Many taxis in Singapore have a video screen mounted behind the head rest of the passenger seat. The purpose being to inundate passengers with more in-your-face (literally) advertising and other noisy detritus.

There is a perfunctory gesture towards providing information such as restaurants and movies. Touching these options merely brought up massive alphabetically organised lists of restaurant names, current and upcoming movies, and theatres. No reviews, no recommendations, and only the most basic info like cuisine type. Utterly pointless in all respects. (Select movie previews do play in the advertisement area of the screen but there is no way to contextually find out related info such as which theatre a particular movie is playing at.)

Even in this interactive mode, the primary intention of pushing noisy advertising is clear. A significant portion of the screen seems permanently dedicated to looping, epileptic, animated crap. Authenticity fail.
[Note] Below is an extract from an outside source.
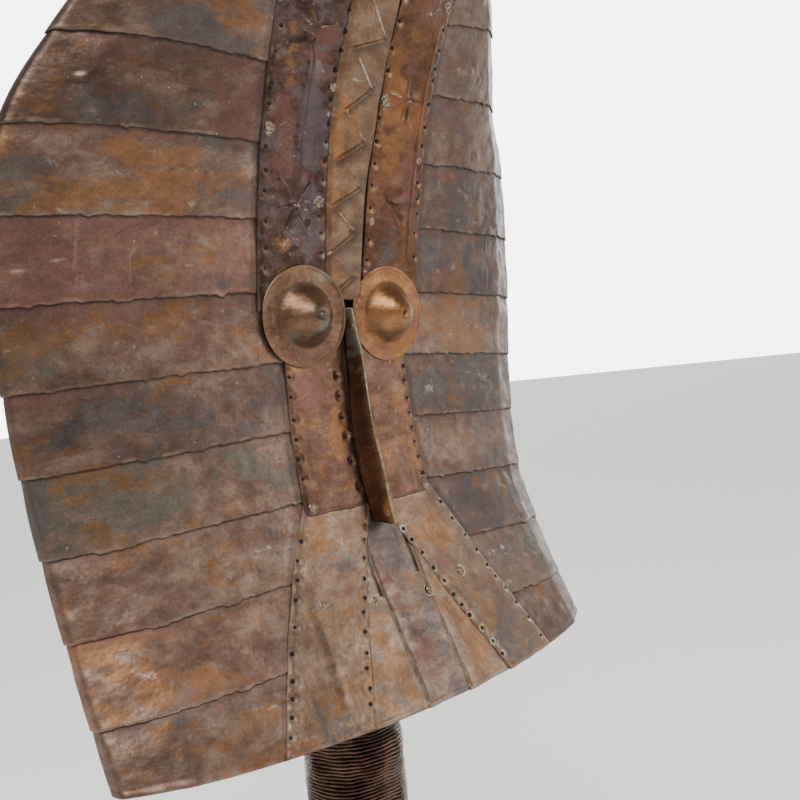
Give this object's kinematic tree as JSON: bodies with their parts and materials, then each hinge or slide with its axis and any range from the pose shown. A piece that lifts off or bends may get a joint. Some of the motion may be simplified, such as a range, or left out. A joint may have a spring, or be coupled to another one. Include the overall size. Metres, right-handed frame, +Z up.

More distraction does not make better advertising. I will not recall your brand or product better because you have chosen to shove it in my face, along with tens of other similarly noisy ads. Just like I have an ad blocker in Firefox, my default behaviour now is to mute the sound as soon as I get in. If only there was a way to turn the video off too.

Given Martin Lindstrome’s research (see my post on his book Buyology), I would guess that advertisers are wasting their money on these taxi video ads.